L’auteur a voulu démontrer que le sort des Autochtones ne relève pas seulement des Anglais ou d’Ottawa et que la colonisation en Amérique du Nord s’est faite autant en anglais, en français, en espagnol et en portugais. Michel Jean précise que les Inuits n’ont pas un statut autochtone, n’étant pas reconnus par la Loi sur les Indiens. Ce sont des citoyens du Québec avec un statut un peu particulier depuis la signature des accords de la Baie James.

«Ce sont les francophones de Québec qui les ont sédentarisés. Puis ils ne voulaient pas rester dans les 14 communautés où on les a regroupés. Et pour des raisons évidentes, parce qu’un chasseur Inuk, c’est comme un ours, ça besoin d’un grand territoire pour vivre. Si t’en mets 200 dans un village, ils ne vivent pas. Donc ils partaient. Et à ce moment-là, la décision qui a été prise par le gouvernement, pour les empêcher de partir, ça a été de tuer les chiens.»

Cette campagne d’abattage massive qui s’est faite devant les familles qui a complètement décimé les chiens de traîneau a créé un profond traumatisme.

«Comme nous les Premières Nations, c’est souvent les pensionnats qui sont les plus grands traumatismes […] et pour les Inuits, c’est le massacre des chiens. […]»

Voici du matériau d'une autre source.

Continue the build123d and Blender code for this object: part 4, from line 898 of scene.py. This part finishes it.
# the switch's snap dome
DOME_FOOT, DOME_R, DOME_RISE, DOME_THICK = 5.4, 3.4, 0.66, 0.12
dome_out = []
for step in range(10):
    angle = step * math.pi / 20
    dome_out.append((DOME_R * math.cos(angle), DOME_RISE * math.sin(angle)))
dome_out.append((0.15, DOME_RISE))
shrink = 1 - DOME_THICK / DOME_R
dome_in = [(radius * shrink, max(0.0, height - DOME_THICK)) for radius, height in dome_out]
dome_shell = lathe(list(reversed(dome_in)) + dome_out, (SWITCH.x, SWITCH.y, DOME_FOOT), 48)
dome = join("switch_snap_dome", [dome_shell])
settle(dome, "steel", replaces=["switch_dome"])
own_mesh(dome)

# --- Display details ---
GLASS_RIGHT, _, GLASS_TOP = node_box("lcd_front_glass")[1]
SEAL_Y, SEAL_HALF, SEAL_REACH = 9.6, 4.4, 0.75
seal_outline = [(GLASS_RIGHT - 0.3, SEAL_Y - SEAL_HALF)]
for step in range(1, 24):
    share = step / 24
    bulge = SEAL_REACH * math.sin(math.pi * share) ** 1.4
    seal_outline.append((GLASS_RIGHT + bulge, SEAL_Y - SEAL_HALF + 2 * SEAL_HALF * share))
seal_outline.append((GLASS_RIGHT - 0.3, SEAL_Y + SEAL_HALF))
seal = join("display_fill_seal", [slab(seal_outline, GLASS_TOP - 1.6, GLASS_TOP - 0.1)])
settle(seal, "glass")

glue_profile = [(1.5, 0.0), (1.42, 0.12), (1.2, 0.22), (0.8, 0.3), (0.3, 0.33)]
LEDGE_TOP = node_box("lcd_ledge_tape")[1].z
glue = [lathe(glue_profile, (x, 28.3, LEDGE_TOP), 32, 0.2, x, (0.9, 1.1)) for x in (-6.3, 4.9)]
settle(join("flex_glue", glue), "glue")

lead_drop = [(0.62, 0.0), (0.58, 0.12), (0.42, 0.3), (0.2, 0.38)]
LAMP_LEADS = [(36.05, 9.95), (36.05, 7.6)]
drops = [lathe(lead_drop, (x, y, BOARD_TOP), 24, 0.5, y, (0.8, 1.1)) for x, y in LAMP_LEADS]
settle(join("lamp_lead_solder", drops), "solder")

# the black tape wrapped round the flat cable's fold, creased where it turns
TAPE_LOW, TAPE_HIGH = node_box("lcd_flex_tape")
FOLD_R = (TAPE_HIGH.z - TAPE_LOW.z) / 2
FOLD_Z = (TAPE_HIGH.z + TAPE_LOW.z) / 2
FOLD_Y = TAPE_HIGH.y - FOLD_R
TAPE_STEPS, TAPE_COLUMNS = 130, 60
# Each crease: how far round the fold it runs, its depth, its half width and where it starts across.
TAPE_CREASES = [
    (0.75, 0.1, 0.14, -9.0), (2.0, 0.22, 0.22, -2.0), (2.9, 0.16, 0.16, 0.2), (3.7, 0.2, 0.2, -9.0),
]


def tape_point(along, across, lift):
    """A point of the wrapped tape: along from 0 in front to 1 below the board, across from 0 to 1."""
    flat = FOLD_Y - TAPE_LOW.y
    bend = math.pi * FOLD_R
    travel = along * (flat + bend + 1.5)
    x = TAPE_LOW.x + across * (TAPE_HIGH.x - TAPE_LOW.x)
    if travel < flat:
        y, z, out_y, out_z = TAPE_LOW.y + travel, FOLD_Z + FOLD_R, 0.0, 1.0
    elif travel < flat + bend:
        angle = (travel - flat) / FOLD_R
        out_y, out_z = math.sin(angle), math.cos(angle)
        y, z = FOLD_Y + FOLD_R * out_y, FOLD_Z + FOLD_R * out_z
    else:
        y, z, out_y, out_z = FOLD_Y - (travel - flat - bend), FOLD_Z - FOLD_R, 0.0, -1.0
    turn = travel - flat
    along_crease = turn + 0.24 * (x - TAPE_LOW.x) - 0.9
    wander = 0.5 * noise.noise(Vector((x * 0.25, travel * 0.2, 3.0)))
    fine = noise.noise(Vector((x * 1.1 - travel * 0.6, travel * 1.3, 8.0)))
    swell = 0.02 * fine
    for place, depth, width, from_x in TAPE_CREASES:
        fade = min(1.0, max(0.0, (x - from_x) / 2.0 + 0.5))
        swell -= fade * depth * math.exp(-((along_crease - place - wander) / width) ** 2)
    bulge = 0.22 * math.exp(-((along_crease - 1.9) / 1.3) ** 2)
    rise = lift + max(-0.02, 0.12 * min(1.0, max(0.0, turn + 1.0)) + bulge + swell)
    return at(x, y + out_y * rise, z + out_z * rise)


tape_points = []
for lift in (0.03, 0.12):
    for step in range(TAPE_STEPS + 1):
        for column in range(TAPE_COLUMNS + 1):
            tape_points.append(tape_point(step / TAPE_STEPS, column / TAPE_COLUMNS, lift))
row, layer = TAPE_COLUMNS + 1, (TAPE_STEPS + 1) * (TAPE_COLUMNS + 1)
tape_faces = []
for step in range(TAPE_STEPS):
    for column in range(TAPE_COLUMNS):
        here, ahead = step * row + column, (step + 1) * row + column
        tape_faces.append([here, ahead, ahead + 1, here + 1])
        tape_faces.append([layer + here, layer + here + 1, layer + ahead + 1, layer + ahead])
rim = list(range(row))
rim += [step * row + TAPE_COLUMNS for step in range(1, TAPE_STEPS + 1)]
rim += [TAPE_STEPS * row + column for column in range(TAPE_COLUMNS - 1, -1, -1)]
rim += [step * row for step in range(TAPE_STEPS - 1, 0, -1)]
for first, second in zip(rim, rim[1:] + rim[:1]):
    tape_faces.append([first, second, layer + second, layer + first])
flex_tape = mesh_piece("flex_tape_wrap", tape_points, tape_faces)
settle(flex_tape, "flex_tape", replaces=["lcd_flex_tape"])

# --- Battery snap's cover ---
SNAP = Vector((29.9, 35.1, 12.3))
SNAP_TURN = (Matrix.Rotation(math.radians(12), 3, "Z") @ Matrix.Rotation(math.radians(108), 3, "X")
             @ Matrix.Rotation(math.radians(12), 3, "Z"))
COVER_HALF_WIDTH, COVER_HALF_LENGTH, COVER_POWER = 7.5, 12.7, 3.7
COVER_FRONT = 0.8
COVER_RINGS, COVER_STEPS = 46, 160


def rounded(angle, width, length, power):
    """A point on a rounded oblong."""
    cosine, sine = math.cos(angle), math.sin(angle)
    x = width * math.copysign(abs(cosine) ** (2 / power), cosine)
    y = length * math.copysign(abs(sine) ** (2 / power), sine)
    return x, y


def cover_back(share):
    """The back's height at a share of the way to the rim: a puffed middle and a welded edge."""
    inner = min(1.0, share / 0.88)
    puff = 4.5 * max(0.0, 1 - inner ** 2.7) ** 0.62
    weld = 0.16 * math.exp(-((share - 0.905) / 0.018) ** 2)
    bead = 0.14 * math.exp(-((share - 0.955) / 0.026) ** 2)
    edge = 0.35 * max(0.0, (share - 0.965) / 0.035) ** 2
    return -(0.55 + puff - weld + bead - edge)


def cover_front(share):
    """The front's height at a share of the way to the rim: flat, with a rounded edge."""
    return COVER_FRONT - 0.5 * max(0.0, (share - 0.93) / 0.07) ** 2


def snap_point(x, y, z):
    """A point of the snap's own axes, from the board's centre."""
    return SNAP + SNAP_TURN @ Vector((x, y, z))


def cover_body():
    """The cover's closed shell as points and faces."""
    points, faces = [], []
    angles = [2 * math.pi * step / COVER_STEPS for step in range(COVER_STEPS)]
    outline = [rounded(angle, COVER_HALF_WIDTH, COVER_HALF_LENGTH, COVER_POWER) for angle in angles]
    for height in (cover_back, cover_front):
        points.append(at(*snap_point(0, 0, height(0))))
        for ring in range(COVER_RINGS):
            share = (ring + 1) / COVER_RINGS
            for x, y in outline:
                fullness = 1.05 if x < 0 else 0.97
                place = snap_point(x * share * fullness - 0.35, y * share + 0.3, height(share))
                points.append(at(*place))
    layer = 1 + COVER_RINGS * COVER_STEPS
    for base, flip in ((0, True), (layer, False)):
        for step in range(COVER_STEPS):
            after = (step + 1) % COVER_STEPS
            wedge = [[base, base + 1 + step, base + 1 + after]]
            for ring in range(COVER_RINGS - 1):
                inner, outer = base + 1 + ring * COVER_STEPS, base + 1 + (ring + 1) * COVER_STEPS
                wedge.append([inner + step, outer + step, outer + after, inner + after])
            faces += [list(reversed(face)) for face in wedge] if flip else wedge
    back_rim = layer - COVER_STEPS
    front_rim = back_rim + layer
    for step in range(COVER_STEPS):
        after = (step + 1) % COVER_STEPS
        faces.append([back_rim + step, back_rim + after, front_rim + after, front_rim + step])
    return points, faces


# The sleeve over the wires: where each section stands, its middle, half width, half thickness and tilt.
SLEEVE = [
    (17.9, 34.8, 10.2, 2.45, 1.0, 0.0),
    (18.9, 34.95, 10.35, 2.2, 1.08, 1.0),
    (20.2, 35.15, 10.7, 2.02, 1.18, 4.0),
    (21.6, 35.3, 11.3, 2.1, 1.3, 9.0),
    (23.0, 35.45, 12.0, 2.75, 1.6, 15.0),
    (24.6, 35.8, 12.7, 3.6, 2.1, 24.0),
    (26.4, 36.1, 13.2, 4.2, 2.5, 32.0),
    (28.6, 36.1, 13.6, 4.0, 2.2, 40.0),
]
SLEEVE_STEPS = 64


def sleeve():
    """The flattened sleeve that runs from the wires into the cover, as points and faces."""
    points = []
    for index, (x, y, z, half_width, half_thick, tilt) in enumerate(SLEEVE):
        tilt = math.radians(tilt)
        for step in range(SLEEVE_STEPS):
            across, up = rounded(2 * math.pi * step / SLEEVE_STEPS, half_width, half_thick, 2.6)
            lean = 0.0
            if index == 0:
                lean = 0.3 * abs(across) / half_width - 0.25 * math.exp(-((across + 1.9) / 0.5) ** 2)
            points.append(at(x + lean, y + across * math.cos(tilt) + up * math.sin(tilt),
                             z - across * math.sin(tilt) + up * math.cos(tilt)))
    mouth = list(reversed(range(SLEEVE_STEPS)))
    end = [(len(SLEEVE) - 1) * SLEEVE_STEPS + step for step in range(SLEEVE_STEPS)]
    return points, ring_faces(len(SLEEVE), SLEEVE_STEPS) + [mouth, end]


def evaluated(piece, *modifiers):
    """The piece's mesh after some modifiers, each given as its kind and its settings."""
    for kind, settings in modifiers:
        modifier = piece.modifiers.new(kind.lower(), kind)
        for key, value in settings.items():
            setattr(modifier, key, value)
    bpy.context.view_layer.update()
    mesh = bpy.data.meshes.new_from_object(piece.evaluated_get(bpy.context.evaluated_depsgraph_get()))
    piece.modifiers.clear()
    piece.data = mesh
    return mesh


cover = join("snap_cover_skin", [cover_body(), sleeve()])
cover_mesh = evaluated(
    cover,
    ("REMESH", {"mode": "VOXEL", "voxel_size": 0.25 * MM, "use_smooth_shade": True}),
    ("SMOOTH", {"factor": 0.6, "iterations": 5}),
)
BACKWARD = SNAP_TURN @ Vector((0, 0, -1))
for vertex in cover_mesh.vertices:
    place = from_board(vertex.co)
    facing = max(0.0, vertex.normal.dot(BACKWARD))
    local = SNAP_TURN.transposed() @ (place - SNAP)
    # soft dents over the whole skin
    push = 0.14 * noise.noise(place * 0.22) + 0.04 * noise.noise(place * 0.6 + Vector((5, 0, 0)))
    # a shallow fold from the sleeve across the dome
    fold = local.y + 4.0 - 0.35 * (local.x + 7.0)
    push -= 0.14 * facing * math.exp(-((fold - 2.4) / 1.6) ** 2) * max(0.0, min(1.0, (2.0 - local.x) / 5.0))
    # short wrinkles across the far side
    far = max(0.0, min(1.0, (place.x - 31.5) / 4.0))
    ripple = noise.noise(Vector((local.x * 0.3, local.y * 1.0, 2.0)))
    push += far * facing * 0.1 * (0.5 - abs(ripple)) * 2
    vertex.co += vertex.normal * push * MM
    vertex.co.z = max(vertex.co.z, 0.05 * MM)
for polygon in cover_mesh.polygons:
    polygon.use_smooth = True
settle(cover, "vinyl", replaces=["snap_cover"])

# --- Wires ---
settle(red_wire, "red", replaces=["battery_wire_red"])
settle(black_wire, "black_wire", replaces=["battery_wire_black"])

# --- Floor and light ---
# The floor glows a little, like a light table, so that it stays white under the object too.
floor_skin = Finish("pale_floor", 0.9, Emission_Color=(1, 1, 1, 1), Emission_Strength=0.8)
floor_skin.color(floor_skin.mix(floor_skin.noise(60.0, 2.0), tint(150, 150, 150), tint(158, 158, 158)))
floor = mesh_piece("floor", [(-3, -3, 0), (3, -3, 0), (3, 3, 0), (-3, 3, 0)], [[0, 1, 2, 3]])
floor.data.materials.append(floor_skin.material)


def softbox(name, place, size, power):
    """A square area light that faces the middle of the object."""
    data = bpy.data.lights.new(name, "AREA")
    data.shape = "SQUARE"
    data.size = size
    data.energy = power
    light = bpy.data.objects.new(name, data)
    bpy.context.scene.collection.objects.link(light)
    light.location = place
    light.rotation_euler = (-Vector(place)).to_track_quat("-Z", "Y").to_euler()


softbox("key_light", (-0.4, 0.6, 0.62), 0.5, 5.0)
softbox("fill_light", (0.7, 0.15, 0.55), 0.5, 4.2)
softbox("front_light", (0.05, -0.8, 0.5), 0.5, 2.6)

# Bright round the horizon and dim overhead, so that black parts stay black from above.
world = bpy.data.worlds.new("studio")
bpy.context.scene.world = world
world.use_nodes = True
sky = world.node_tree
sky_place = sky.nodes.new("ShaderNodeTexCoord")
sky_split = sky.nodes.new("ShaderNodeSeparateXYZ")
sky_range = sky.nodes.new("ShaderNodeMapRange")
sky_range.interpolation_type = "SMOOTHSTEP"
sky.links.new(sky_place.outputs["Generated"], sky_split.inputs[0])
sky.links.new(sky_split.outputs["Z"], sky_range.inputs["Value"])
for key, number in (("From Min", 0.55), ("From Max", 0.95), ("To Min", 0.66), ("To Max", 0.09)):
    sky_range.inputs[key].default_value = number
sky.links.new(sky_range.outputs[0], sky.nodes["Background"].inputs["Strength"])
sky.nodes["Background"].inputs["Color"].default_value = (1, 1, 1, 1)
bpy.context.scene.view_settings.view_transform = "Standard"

C’est la toile de fond du roman, mais l’histoire se déroule surtout avant et après « cet événement honteux de l’histoire canadienne dans un passé récent.»

Comme il ne connaissait pas le territoire des Inuits, il a mené beaucoup de recherches afin d’être le plus fidèle possible à leur mode de vie. Son travail de journaliste l’a aidé dans ses recherches.

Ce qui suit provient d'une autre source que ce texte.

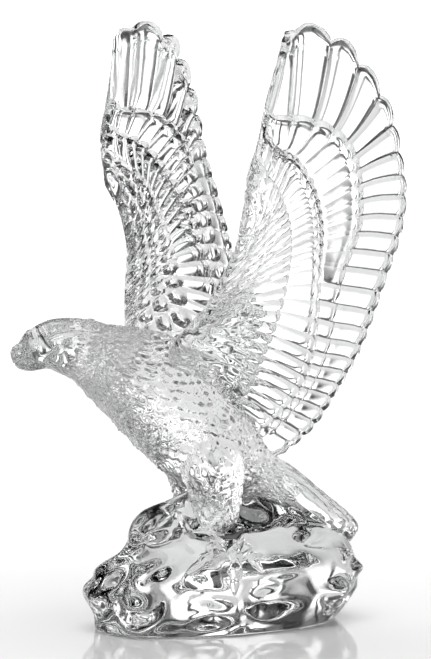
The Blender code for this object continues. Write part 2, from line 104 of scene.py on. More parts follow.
# Thicknesses and bulges in metres. The first feathers have the longest tips, and relief fades
# out where half the blade is thinner than the last of these.
ARM_THICKNESS = 0.0105
VANE_THICKNESS = 0.0052
EDGE_THICKNESS = 0.0030
TIP_BULGE = 0.0010
LONG_TIP_BULGE = 0.0033
LONG_TIP_FEATHER, LONG_TIP_SPREAD = 1.6, 2.8
THIN_HALF = 0.0012

# The rim rises in a straight bevel to its lip and rounds off. The bevel's width along the chord
# is given at two feathers.
RIM_LIP = 0.0009
RIM_ROUND = 0.015
BEVEL_FEATHERS, BEVEL_WIDTHS = (2, 6), (0.065, 0.11)

# Where the mould's steps and grooves fall within one feather and within one row, and close to
# the leading edge and the rim. A row swells at its end to a bead, drops over its lip, and bulges
# outward in the middle of each feather.
FEATHER_PLACES = np.array((0.0, 0.05, 0.10, 0.28, 0.50, 0.72, 0.90, 0.95))
STEP_PLACES = np.array((-0.06, -0.03, 0.0, 0.025, 0.05))
LEADING_PLACES = (0, 0.012, 0.04, 0.08, 0.13)
RIM_DISTANCES = np.array((0.16, 0.11, 0.075, 0.05, 0.03, 0.015, 0.006, 0.0))
GROOVE_HALF_WIDTH = 0.10
ROW_SOFT_START = 0.02
ROW_LIP = 0.03
ROW_BEAD, BEAD_WIDTH = 0.7, 0.03
ROW_BULGE, ROW_BULGE_REACH = 0.055, 0.16
ROW_STEP = 0.0013

# Heights of the underside's forms in metres. The second of a pair is added on bold feathers. The
# arm's scales are counted along the chord and across a feather, and the streaks across one.
ARM_SCALE_HEIGHT = 0.0009
ARM_SCALE_ROWS, ARM_SCALES_ACROSS, ARM_SCALE_TIP = 5.2, 1.5, 0.7
STREAK_HEIGHT = 0.0015
STREAKS_ACROSS, STREAK_SLANT = 3.5, 1.3
FLUTE_HEIGHT, BOLD_FLUTE_HEIGHT = 0.00045, 0.0008
SHORT_ROW_HEIGHT = 0.0006
OUTER_STEP = 0.00055
OUTER_DOME = 0.0003
GROOVE_DEPTH, BOLD_GROOVE_DEPTH = 0.0005, 0.00045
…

Il a fait lire son manuscrit à un ami Inuk qui travaille pour l’Institut culturel Avataq. Même si les personnages sont fictifs, l’auteur trouve important qu’il y ait un message et une intention derrière chacun de ses romans.

Des romans avec des personnages féminins forts

Dans sa vie et dans sa famille, Michel Jean a toujours été entouré de personnages féminins forts. «Ce n’est pas intentionnel dans le sens que je ne cherche pas à créer un personnage féminin fort pour avoir un personnage féminin dans le roman, ce sont les personnages qui me viennent. J’aimais le personnage de Saullu là-dedans, plus jeune et plus vieille. J’aimais le personnage de l’avocate qui était un peu comme moi dans le fond.»

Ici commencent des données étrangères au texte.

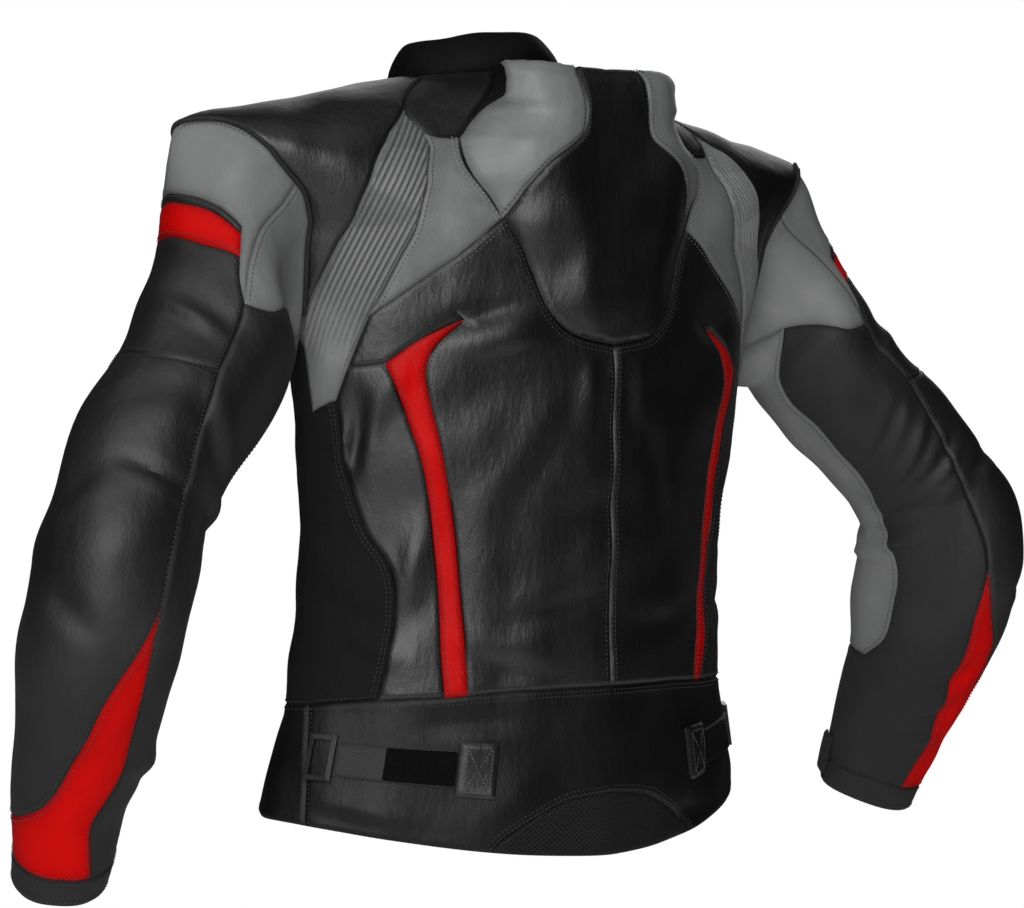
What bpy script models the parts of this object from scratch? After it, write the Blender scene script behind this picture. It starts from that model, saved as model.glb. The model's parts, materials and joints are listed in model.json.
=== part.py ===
"""A leather motorcycle racing jacket, empty and filled out as if it were worn.

Metres, +Z up. +X is the wearer's left, +Y the wearer's back. The origin is the
middle of the neck opening, at the height of the collar seam.

Three surfaces carry every panel:
  torso   turn (degrees round from the centre back, left is plus), drop (metres
          below the collar seam, measured down the back)
  sleeve  round (degrees, 0 outside, 90 back, 180 inside), along (metres from
          the armhole)
  collar  turn, rise (metres above the collar seam)
A panel is the area inside a loop of named seams on one surface. Its outer face
follows the surface and its inner face lies one wall below. The left half is
drawn in the tables, and the right half mirrors it.
"""

import math

import bmesh
import bpy
import numpy as np
from mathutils import Matrix, Vector
from mathutils.geometry import delaunay_2d_cdt

LEATHER = 0.0020
STRETCH = 0.0024
ELASTIC = 0.0030
SEAM_GAP = 0.0003
MOST_MITRE = 3.0
PANEL_STEP = 0.027
HUMP_STEP = 0.020
STRIP_STEP = 0.007
TINY = 1e-9

# ---------------------------------------------------------------- the sizes

TORSO_RINGS = (
    # drop, half width, centre y, depth behind, depth in front, height back, side, front, squareness
    (0.000, 0.078, -0.020, 0.070, 0.072, -0.004, -0.010, -0.050, 2.0),
    (0.045, 0.134, -0.004, 0.096, 0.082, -0.026, -0.020, -0.082, 2.0),
    (0.100, 0.232, 0.016, 0.112, 0.096, -0.070, -0.043, -0.118, 1.9),
    (0.145, 0.325, 0.028, 0.116, 0.108, -0.115, -0.069, -0.150, 1.8),
    (0.200, 0.265, 0.039, 0.120, 0.122, -0.172, -0.140, -0.195, 1.7),
    (0.290, 0.227, 0.049, 0.116, 0.136, -0.262, -0.256, -0.275, 1.65),
    (0.430, 0.209, 0.035, 0.126, 0.134, -0.405, -0.405, -0.405, 1.65),
    (0.540, 0.217, 0.030, 0.1295, 0.1335, -0.514, -0.508, -0.495, 1.62),
    (0.672, 0.237, 0.022, 0.137, 0.139, -0.642, -0.608, -0.590, 1.7),
)
HEM = 0.672

SLEEVE_RINGS = (
    # along, centre x, y, z, half width across, half depth front to back, skew
    (0.000, 0.248, 0.022, -0.090, 0.066, 0.074, 0.002),
    (0.075, 0.271, 0.039, -0.152, 0.062, 0.065, 0.001),
    (0.180, 0.324, 0.070, -0.249, 0.063, 0.065, 0.000),
    (0.300, 0.402, 0.103, -0.340, 0.059, 0.061, 0.003),
    (0.370, 0.426, 0.110, -0.403, 0.065, 0.066, 0.007),
    (0.425, 0.432, 0.098, -0.456, 0.065, 0.065, 0.007),
    (0.490, 0.430, 0.075, -0.518, 0.055, 0.056, 0.004),
    (0.555, 0.428, 0.048, -0.572, 0.047, 0.048, 0.004),
    (0.632, 0.423, 0.022, -0.638, 0.038, 0.040, 0.004),
)
CUFF = 0.632
CUFF_SEAM = 0.606
SLEEVE_BLEND = 0.13
ARMPIT_FAN = 0.11
ARMPIT_FADE = 0.32
RING_REACH = 0.004
NORMAL_TURN, NORMAL_DROP = 0.4, 0.0012
LEAVES_OUTSIDE, LEAVES_INSIDE = (0.32, 0.04, -0.62), (0.62, 0.05, -0.55)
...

Un peu comme l’auteur, Eve a grandi dans un autre monde loin de ses origines et vers la fin du roman, elle s’interroge sur sa part autochtone.

L’auteur travaille à l’écriture du scénario d’une adaptation cinématographique de Qimmik qui sera réalisée par Anik Jean. Des projets de séries télévisées des romans Kukum et Tiohtià:ke sont en développement.

Bien que Michel Jean ait déjà participé à quelques reprises à des salons du livre au Nouveau-Brunswick, c’est la première fois qu’il prend part au Festival Frye. Il participera à deux entretiens samedi.